N_list = [4 + 4*k for k in range(0,9)]
print(N_list)

[4, 8, 12, 16, 20, 24, 28, 32, 36]

table = pd.DataFrame(index=N_list)
for method in [df_forward, df_backward, df_central, df_spectral]:
    errs, eocs = compute_eoc(f, df, L, N_list, method)
    table[method.__name__ + " err"] = errs
    table[method.__name__ + " eoc"] = eocs

display(table)

---------------------------------------------------------------------------
TypeError                                 Traceback (most recent call last)
Cell In[6], line 3
      1 table = pd.DataFrame(index=N_list)
      2 for method in [df_forward, df_backward, df_central, df_spectral]:
----> 3     errs, eocs = compute_eoc(f, df, L, N_list, method)
      4     table[method.__name__ + " err"] = errs
      5     table[method.__name__ + " eoc"] = eocs

Cell In[5], line 13, in compute_eoc(f, df, L, N_list, df_num)
     11     dx = L/N
     12     x = np.arange(-L/2, L/2, dx)
---> 13     errs.append(np.abs( df(x) - df_num(f, x), np.inf).max())
     14     # print(f'N = {N}, error = {errs[-1]}')
     15 errs = np.array(errs)

TypeError: return arrays must be of ArrayType

Discussion.

• The forward and backward difference operators have a first order convergence rate, while the central difference operator has a second order convergence rate. This can be clearly seen in the convergence study, where double the number of sampling points reduces the error by a factor of 4 for the central difference operator, but only by a factor of 2 for the forward and backward difference operators.

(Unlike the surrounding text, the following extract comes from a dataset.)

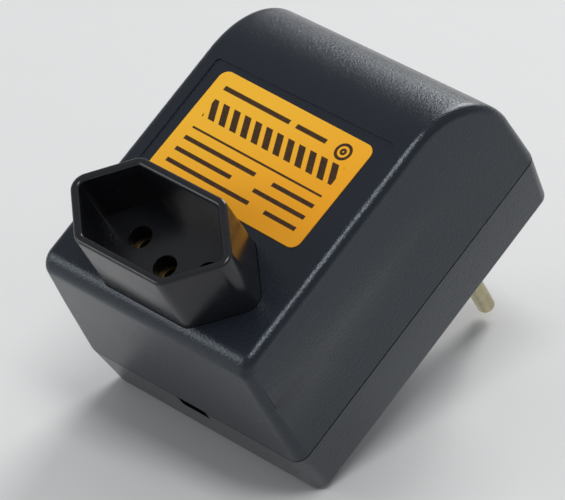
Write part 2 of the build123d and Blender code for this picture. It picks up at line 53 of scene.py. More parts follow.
class Signal:
    # a value socket that can be used in sums
    def __init__(self, maker, socket):
        self.maker = maker
        self.socket = socket

    def worked(self, operation, first, second=None):
        values = {0: first} if second is None else {0: first, 1: second}
        return self.maker.value("ShaderNodeMath", {"operation": operation}, values)

    def __add__(self, other):
        return self.worked("ADD", self, other)

    def __radd__(self, other):
        return self.worked("ADD", other, self)

    def __sub__(self, other):
        return self.worked("SUBTRACT", self, other)

    def __rsub__(self, other):
        return self.worked("SUBTRACT", other, self)

    def __mul__(self, other):
        return self.worked("MULTIPLY", self, other)

    def __rmul__(self, other):
        return self.worked("MULTIPLY", other, self)

    def __abs__(self):
        return self.worked("ABSOLUTE", self)

    def atMost(self, other):
        return self.worked("MINIMUM", self, other)

    def atLeast(self, other):
        return self.worked("MAXIMUM", self, other)

    def sine(self):
        return self.worked("SINE", self)

    def squareRoot(self):
        return self.worked("SQRT", self)

    def step(self, low, high):
        return self.maker.value("ShaderNodeMapRange", {"interpolation_type": "SMOOTHSTEP"},
                                {"Value": self, "From Min": low, "From Max": high})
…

• The spectral derivative has a much higher convergence rate than the finite difference operators. For \(N=28\), the error of the spectral derivative is already roughly at machine precisison. Consequently, the error of the spectral derivative cannot get smaller for N roughly larger than 24, which is why we don’t observe any positive convergence rate for \(N>28\).